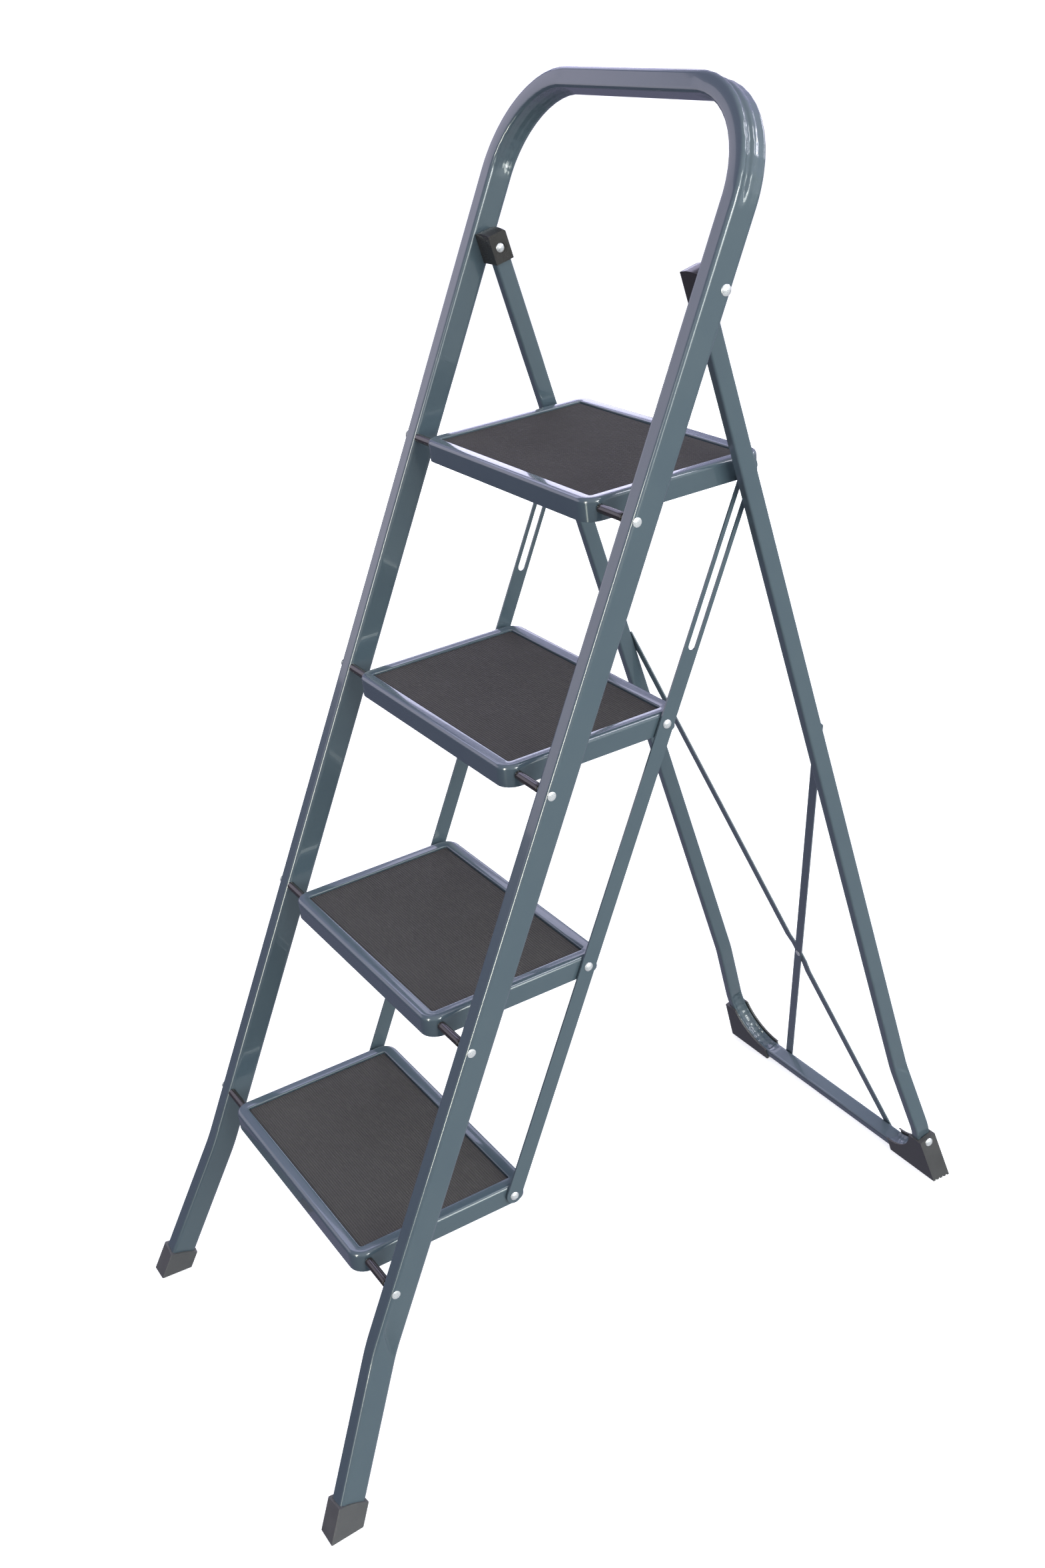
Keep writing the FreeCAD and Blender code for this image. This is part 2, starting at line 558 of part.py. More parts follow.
# ---------------------------------------------------------------- corner shoes
def corner_shoe(side):
    tag = "right" if side > 0 else "left"
    body = new_body("shoe_" + tag)
    sk = new_sketch(body, "XZ_Plane", "shoe_%s_face" % tag)
    lip, wall, reach = D("shoe_lip"), D("shoe_side"), D("shoe_reach")
    top = -D("shoe_top")
    # outer line of the leg side: parallel to the flared leg
    off_out = (lw + wall) / qcos(flare)
    off_in = (lw + lip) / qcos(flare)

    def leg_line(z, off):
        return kx + (-z - D("leg_kink")) * qtan(flare) + off

    z_low = -D("bar_drop") - 40
    x_out_top, x_out_low = leg_line(top, off_out), leg_line(z_low, off_out)
    x_in_top = leg_line(top, -off_in)
    z_lip = -D("bar_drop") + lw + lip
    # concave upper edge, concentric with the tube's bend
    R2 = D("corner_radius") - lw - lip
    a_leg = (p_leg[0] - (lw + lip) * qcos(flare), p_leg[1] - (lw + lip) * qsin(flare))
    a_bar = (p_bar[0], z_lip)
    m = side
    if a_leg[1].val < top.val - 0.5:
        raise RuntimeError("shoe top is above the bend: adjust")
    # the bend starts above the shoe's top, so the arc is cut at the top line
    ccx, ccz = p_bar[0], -D("bar_drop") + D("corner_radius")
    dz = ccz - top
    x_arc = ccx + Q("sqrt(%s)" % ((R2 * R2 - dz * dz).text), math.sqrt(R2.val ** 2 - dz.val ** 2))
    pts = [(m * reach, z_low), (m * x_out_low, z_low), (m * x_out_top, top), (m * x_arc, top, R2, -m),
           (m * p_bar[0], z_lip), (m * reach, z_lip)]
    path(sk, pts)
    full = ld * 2 + D("shoe_wall") * 2 + D("shoe_play") * 2
    pad(body, sk, full, "shoe_%s_block" % tag)
    # channel that takes the tube: everything inside the tube's outer face
    ch = new_sketch(body, "XZ_Plane", "shoe_%s_channel" % tag)
    R3 = D("corner_radius") + lw + D("shoe_play")
    g = lw + D("shoe_play")
    b_leg = (p_leg[0] + g * qcos(flare), p_leg[1] + g * qsin(flare))
    b_bar = (p_bar[0], -D("bar_drop") - g)
    x_up = leg_line(top + 60, g / qcos(flare))
    path(ch, [(m * 60, b_bar[1]), (m * b_bar[0], b_bar[1], R3, m), (m * b_leg[0], b_leg[1]),
              (m * x_up, top + 60), (m * 60, top + 60)])
    cut(body, ch, ld * 2 + D("shoe_play") * 2, "shoe_%s_trough" % tag)
    # rivet hole through the outer wall
    rv = new_sketch(body, "YZ_Plane", "shoe_%s_hole" % tag)
    ring(rv, 0, -D("shoe_rivet_up") + (lw + wall / 2) * qsin(flare), 2.65)
    cut(body, rv, 0, "shoe_%s_drill" % tag, through=True)
    # sole level with the floor, with four shallow grooves across it
    fl = new_sketch(body, "YZ_Plane", "shoe_%s_sole" % tag)
    a = D("leg_angle")
    h0 = Q.of(PIVOT.z)

    def floor_pt(gy, gz):
        """Global offset from the pivot (y, z), seen in the leg frame."""
        return (Q.of(gy) * qcos(a) + Q.of(gz) * qsin(a), Q.of(gz) * qcos(a) - Q.of(gy) * qsin(a))

    mid = h0 * qtan(a)
    gp, gw, gd = D("sole_groove_pitch"), D("sole_groove"), D("sole_groove_deep")
    pts = [floor_pt(mid - 60, -h0)]
    for k in range(4):
        c = mid + gp * (k - 1.5)
        pts += [floor_pt(c - gw / 2, -h0), floor_pt(c - gw / 2, gd - h0), floor_pt(c + gw / 2, gd - h0),
                floor_pt(c + gw / 2, -h0)]
    pts += [floor_pt(mid + 60, -h0), floor_pt(mid + 60, -h0 - 70), floor_pt(mid - 60, -h0 - 70)]
    path(fl, pts)
    cut(body, fl, 0, "shoe_%s_tread" % tag, through=True)
    keep(body, "corner_shoe_" + tag, PL_LEG)


corner_shoe(1)
corner_shoe(-1)

# ---------------------------------------------------------------- rear frame rivets, studs and braces
fl_rot = NUM["leg_splay"]
shoe_rivets = []
for side in (1, -1):
    seat = lw + D("shoe_side")
    ox, orh, orad, ocrown = dome(seat + D("shoe_play"), 4.9, 2.4, 1)
    pts = [(lw - 3.0, 0), (ocrown, 0, orad, 1), (ox, orh), (ox, 2.2), (lw - 3.0, 2.2)]
    b = fastener("shoe_rivet_%s" % ("r" if side > 0 else "l"), pts, None, None)
    turnr = FreeCAD.Rotation(V(0, 1, 0), -fl_rot if side > 0 else 180 + fl_rot)
    z = -NUM["shoe_rivet_up"]
    x = leg_x(NUM["shoe_rivet_up"])
    b.Placement = PL_LEG.multiply(FreeCAD.Placement(V(side * x, 0, z), turnr))
    shoe_rivets.append(b)
group("shoe_rivets", shoe_rivets)

studs = []
for side in (1, -1):
    down = NUM["pin_along"]
    lx = leg_x(down)
    bar_out = D("bar_inner") + D("bar_thick") + D("pin_clear")
    lxq = D("leg_centre") - D("pin_along") * qtan(taper)
    # flange on the inner wall's face, shank through that wall, clinched inside the tube
    inner = lxq - lw - 0.12
    clinch = lxq - lw + D("leg_wall") + 0.12
    shank, flange, tip = D("pin_shank") / 2, 6.0, clinch + 1.2
    if side > 0:
        pts = [(bar_out, 0), (tip, 0), (tip, 3.6), (clinch, 3.6), (clinch, shank), (inner, shank), (inner, flange),
               (inner - 2.2, flange), (inner - 2.2, D("pin_dia") / 2), (bar_out, D("pin_dia") / 2)]
    else:
        pts = [(-tip, 0), (-bar_out, 0), (-bar_out, D("pin_dia") / 2), (-(inner - 2.2), D("pin_dia") / 2),
               (-(inner - 2.2), flange), (-inner, flange), (-inner, shank), (-clinch, shank), (-clinch, 3.6),
               (-tip, 3.6)]
    b = fastener("slot_stud_%s" % ("r" if side > 0 else "l"), pts, None, None)
    b.Placement = PL_LEG.multiply(FreeCAD.Placement(V(0, 0, -down), FreeCAD.Rotation()))
    studs.append(b)
group("slot_pins", studs)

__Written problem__
Each line of the listing should be copied exactly.

__Correct result__
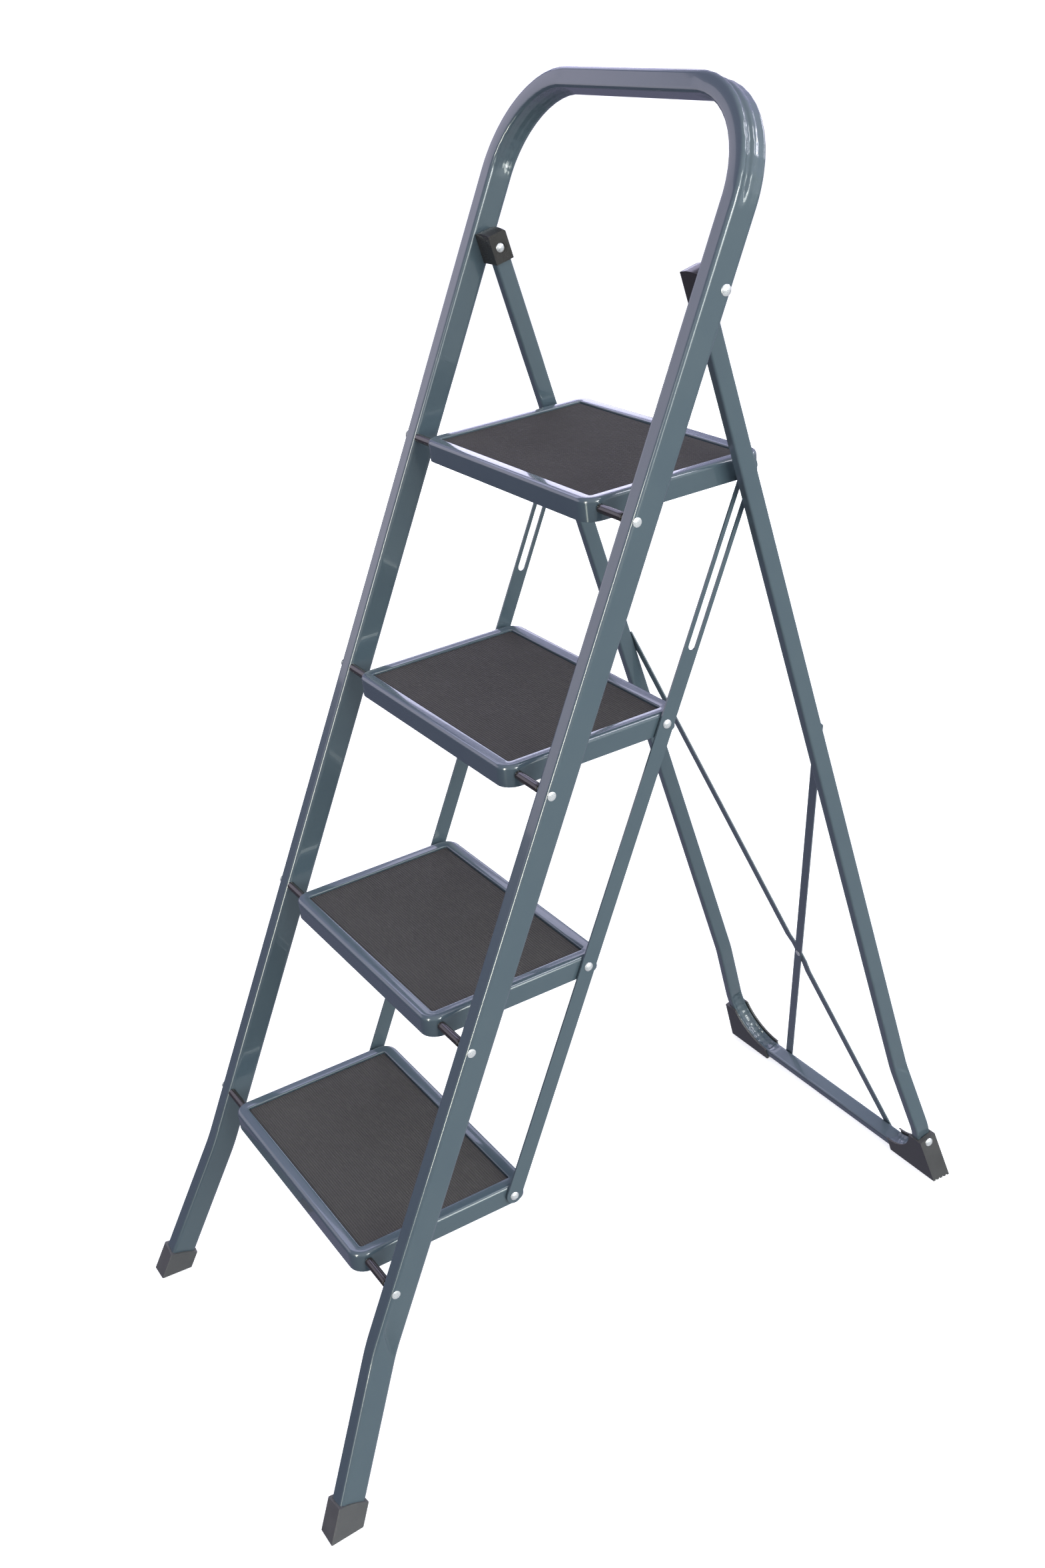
Keep writing the FreeCAD and Blender code for this image. This is part 2, starting at line 558 of part.py. More parts follow.
# ---------------------------------------------------------------- corner shoes
def corner_shoe(side):
    tag = "right" if side > 0 else "left"
    body = new_body("shoe_" + tag)
    sk = new_sketch(body, "XZ_Plane", "shoe_%s_face" % tag)
    lip, wall, reach = D("shoe_lip"), D("shoe_side"), D("shoe_reach")
    top = -D("shoe_top")
    # outer line of the leg side: parallel to the flared leg
    off_out = (lw + wall) / qcos(flare)
    off_in = (lw + lip) / qcos(flare)

    def leg_line(z, off):
        return kx + (-z - D("leg_kink")) * qtan(flare) + off

    z_low = -D("bar_drop") - 40
    x_out_top, x_out_low = leg_line(top, off_out), leg_line(z_low, off_out)
    x_in_top = leg_line(top, -off_in)
    z_lip = -D("bar_drop") + lw + lip
    # concave upper edge, concentric with the tube's bend
    R2 = D("corner_radius") - lw - lip
    a_leg = (p_leg[0] - (lw + lip) * qcos(flare), p_leg[1] - (lw + lip) * qsin(flare))
    a_bar = (p_bar[0], z_lip)
    m = side
    if a_leg[1].val < top.val - 0.5:
        raise RuntimeError("shoe top is above the bend: adjust")
    # the bend starts above the shoe's top, so the arc is cut at the top line
    ccx, ccz = p_bar[0], -D("bar_drop") + D("corner_radius")
    dz = ccz - top
    x_arc = ccx + Q("sqrt(%s)" % ((R2 * R2 - dz * dz).text), math.sqrt(R2.val ** 2 - dz.val ** 2))
    pts = [(m * reach, z_low), (m * x_out_low, z_low), (m * x_out_top, top), (m * x_arc, top, R2, -m),
           (m * p_bar[0], z_lip), (m * reach, z_lip)]
    path(sk, pts)
    full = ld * 2 + D("shoe_wall") * 2 + D("shoe_play") * 2
    pad(body, sk, full, "shoe_%s_block" % tag)
    # channel that takes the tube: everything inside the tube's outer face
    ch = new_sketch(body, "XZ_Plane", "shoe_%s_channel" % tag)
    R3 = D("corner_radius") + lw + D("shoe_play")
    g = lw + D("shoe_play")
    b_leg = (p_leg[0] + g * qcos(flare), p_leg[1] + g * qsin(flare))
    b_bar = (p_bar[0], -D("bar_drop") - g)
    x_up = leg_line(top + 60, g / qcos(flare))
    path(ch, [(m * 60, b_bar[1]), (m * b_bar[0], b_bar[1], R3, m), (m * b_leg[0], b_leg[1]),
              (m * x_up, top + 60), (m * 60, top + 60)])
    cut(body, ch, ld * 2 + D("shoe_play") * 2, "shoe_%s_trough" % tag)
    # rivet hole through the outer wall
    rv = new_sketch(body, "YZ_Plane", "shoe_%s_hole" % tag)
    ring(rv, 0, -D("shoe_rivet_up") + (lw + wall / 2) * qsin(flare), 2.65)
    cut(body, rv, 0, "shoe_%s_drill" % tag, through=True)
    # sole level with the floor, with four shallow grooves across it
    fl = new_sketch(body, "YZ_Plane", "shoe_%s_sole" % tag)
    a = D("leg_angle")
    h0 = Q.of(PIVOT.z)

    def floor_pt(gy, gz):
        """Global offset from the pivot (y, z), seen in the leg frame."""
        return (Q.of(gy) * qcos(a) + Q.of(gz) * qsin(a), Q.of(gz) * qcos(a) - Q.of(gy) * qsin(a))

    mid = h0 * qtan(a)
    gp, gw, gd = D("sole_groove_pitch"), D("sole_groove"), D("sole_groove_deep")
    pts = [floor_pt(mid - 60, -h0)]
    for k in range(4):
        c = mid + gp * (k - 1.5)
        pts += [floor_pt(c - gw / 2, -h0), floor_pt(c - gw / 2, gd - h0), floor_pt(c + gw / 2, gd - h0),
                floor_pt(c + gw / 2, -h0)]
    pts += [floor_pt(mid + 60, -h0), floor_pt(mid + 60, -h0 - 70), floor_pt(mid - 60, -h0 - 70)]
    path(fl, pts)
    cut(body, fl, 0, "shoe_%s_tread" % tag, through=True)
    keep(body, "corner_shoe_" + tag, PL_LEG)


corner_shoe(1)
corner_shoe(-1)

# ---------------------------------------------------------------- rear frame rivets, studs and braces
fl_rot = NUM["leg_splay"]
shoe_rivets = []
for side in (1, -1):
    seat = lw + D("shoe_side")
    ox, orh, orad, ocrown = dome(seat + D("shoe_play"), 4.9, 2.4, 1)
    pts = [(lw - 3.0, 0), (ocrown, 0, orad, 1), (ox, orh), (ox, 2.2), (lw - 3.0, 2.2)]
    b = fastener("shoe_rivet_%s" % ("r" if side > 0 else "l"), pts, None, None)
    turnr = FreeCAD.Rotation(V(0, 1, 0), -fl_rot if side > 0 else 180 + fl_rot)
    z = -NUM["shoe_rivet_up"]
    x = leg_x(NUM["shoe_rivet_up"])
    b.Placement = PL_LEG.multiply(FreeCAD.Placement(V(side * x, 0, z), turnr))
    shoe_rivets.append(b)
group("shoe_rivets", shoe_rivets)

studs = []
for side in (1, -1):
    down = NUM["pin_along"]
    lx = leg_x(down)
    bar_out = D("bar_inner") + D("bar_thick") + D("pin_clear")
    lxq = D("leg_centre") - D("pin_along") * qtan(taper)
    # flange on the inner wall's face, shank through that wall, clinched inside the tube
    inner = lxq - lw - 0.12
    clinch = lxq - lw + D("leg_wall") + 0.12
    shank, flange, tip = D("pin_shank") / 2, 6.0, clinch + 1.2
    if side > 0:
        pts = [(bar_out, 0), (tip, 0), (tip, 3.6), (clinch, 3.6), (clinch, shank), (inner, shank), (inner, flange),
               (inner - 2.2, flange), (inner - 2.2, D("pin_dia") / 2), (bar_out, D("pin_dia") / 2)]
    else:
        pts = [(-tip, 0), (-bar_out, 0), (-bar_out, D("pin_dia") / 2), (-(inner - 2.2), D("pin_dia") / 2),
               (-(inner - 2.2), flange), (-inner, flange), (-inner, shank), (-clinch, shank), (-clinch, 3.6),
               (-tip, 3.6)]
    b = fastener("slot_stud_%s" % ("r" if side > 0 else "l"), pts, None, None)
    b.Placement = PL_LEG.multiply(FreeCAD.Placement(V(0, 0, -down), FreeCAD.Rotation()))
    studs.append(b)
group("slot_pins", studs)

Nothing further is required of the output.